Would it also have risked using an agent as lethal as sarin just a few kilometers from the heart of Damascus -- to both the southwest and northeast of the city -- on what appears to have been a quite windy night?
From a military standpoint, the Ghouta atrocity made sense only if considered as a false flag attack.

Similar words may be said about the more recent chlorine attacks.

Here's the part they're not telling you. The following quote comes from a LiveLeak story published last year. This piece concerns an earlier claim of a chlorine attack.
Opposition sources recently claimed Assad forces have used industrial Chlorine against rebels held area in Hama area. Big problem, back to 2012, rebels took control of Syrian-Saudi Chemicals Company (SYSACCO) factory in Aleppo area. The main activity of SYSACCO was the production of.... Chlorine. A huge quantity of Chlorine was stocked in this factory as you can see filmed by rebels. Did they try an other false flag operation to force Western country to intervene in Syrian civil war?
Oddly, our media refuses to mention the 2014 incident. That first chlorine attack came too soon and was too obvious; the rebels weren't fooling anyone. (Below, I will embed a video which, I understand, proves that the anti-Assad rebels captured chlorine in 2013. Unfortunately, the interviews are in Arabic. Perhaps a reader who knows that language can confirm that this video is what I'm told it is?)

Bottom line: We were lied to in 2002.

We were lied to in 2013.

Are we being lied to now? Very likely.

Comments:
Of course we're being lied to. The evidence is overwhelming that the western world is currently ruled by a deep-state fascist element that will stop at nothing to continue consolidating its power.

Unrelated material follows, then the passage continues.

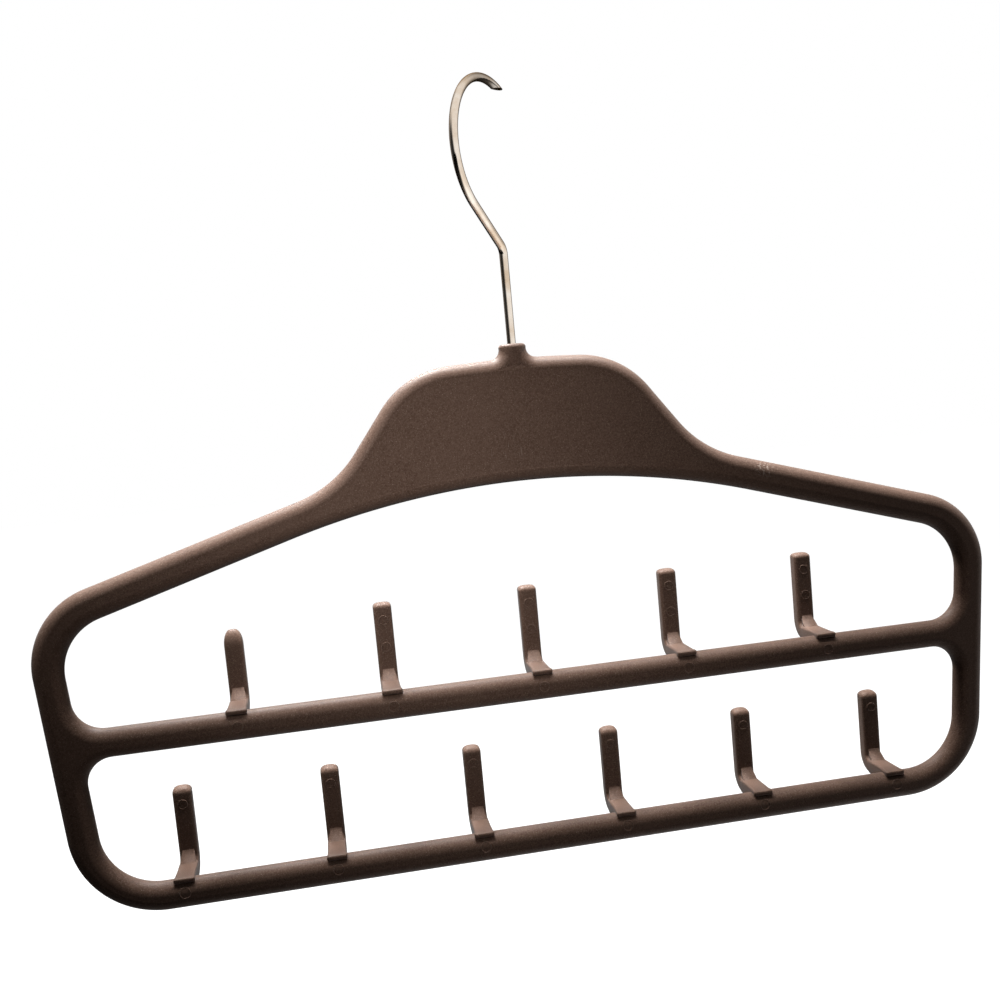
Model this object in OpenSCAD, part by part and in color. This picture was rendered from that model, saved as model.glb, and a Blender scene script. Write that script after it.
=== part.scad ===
/* [Frame] */
// Overall width across the shoulders
frame_w = 380; // [340:5:420]
// Height from the underside of the lower bar to the crown of the panel
frame_h = 197; // [185:1:210]
// Thickness of the moulding, whose edges are fully round
frame_t = 9; // [7:0.5:10]
// Depth of the flat faces below the crest of the round edges
face_recess = 0.1; // [0.05:0.05:0.3]
// Slope of the arms below level
arm_slope = 16.5; // [14:0.5:18]
// Width of the arms, square to their length
arm_w = 12.3; // [11:0.1:15]
// Inward lean of the legs from upright
leg_lean = 4.15; // [0:0.05:8]
// Width of the legs, square to their length
leg_w = 11.2; // [10.5:0.1:15]
// Height of the crossbar and of the lower bar
bar_h = 11; // [10.5:0.1:14]
// Height of the underside of the crossbar
crossbar_z = 62; // [54:1:68]

/* [Frame corners] */
// Radius of the outer shoulder
shoulder_r = 30.6; // [25:0.1:36]
// Height of the centre of the shoulder round
shoulder_z = 96.7; // [90:0.1:104]
// Radius of the outer lower corner
foot_r = 34.4; // [25:0.1:40]
// Radius of the upper window's corner under the shoulder
window_shoulder_r = 20.8; // [12:0.1:26]
// Radius of the upper window's lower corners
window_upper_r = 11.6; // [6:0.1:16]
// Radius of the lower window's upper corners
window_lower_r = 10.2; // [6:0.1:16]
// Radius of the lower window's lower corners
window_foot_r = 21.7; // [12:0.1:26]
// Radius of the arch over the upper window
arch_r = 322; // [250:1:360]

/* [Neck] */
// Half the width across the upper corners of the panel
crown_half_w = 42.5; // [38:0.5:48]
// Slope of the crown below level
crown_slope = 2.9; // [1:0.1:5]
// Slope of the panel's sides below level
neck_slope = 53.2; // [48:0.1:60]
// Radius of the panel's upper corners
crown_r = 35.8; // [28:0.1:40]
// Radius of the hollow between the panel and the arm
neck_r = 45.3; // [30:0.1:50]
// Diameter of the boss that carries the hook
boss_d = 10.6; // [9.6:0.1:13]
// Rise of the boss above the crown of the panel
boss_h = 5; // [3:0.5:10]
// Rounding of the boss's upper edge
boss_edge_r = 1.4; // [0.5:0.1:2]
// Length of the boss's taper into the panel
boss_taper_h = 10; // [8:0.5:12]
// Diameter of the boss at the foot of its taper
boss_foot_d = 8.4; // [8:0.1:9]
// Radius of the hollows beside the boss
boss_fillet_r = 3.8; // [2:0.1:5]
// Thickness of the webs beside the boss
boss_web_t = 5; // [3:0.5:7]

/* [Hook] */
// Diameter of the hook's wire
wire_d = 3.3; // [2.5:0.1:4]
// Inside diameter of the hook
hook_d = 50; // [40:1:60]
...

Rigged elections, manufactured "news", false-flag attacks, targeted assassinations, etc. Whether you're talking about the US, Canada, the UK, Australia, New Zealand, obviously Israel, or any of the other nations around the world currently under capture by the ostensibly US-dominated alliance, the power behind the throne will do whatever it needs to in order to thwart opposition and advance its agenda.

We're screwed, in short.
 
"Thanks all" doesn't pass muster as respectful reply to individuals who alerted you to mercurial poisoning. Try some genuine gratitude. Its not a killer.

Ben
 
Ben, I intend to write a great deal more about all of that after I reestablish this blog as a place where politically-minded people go. My intent here was, in fact, to refocus on politics as quickly as possible. I've written more personal thank you notes lately (some quite lengthy) than you can guess. So this is not a fair accusation.

Incidentally, I am happy to report that her problem was not Mercury. That would have left its mark (as it were) in the kidneys, which were checked and found to be in good order.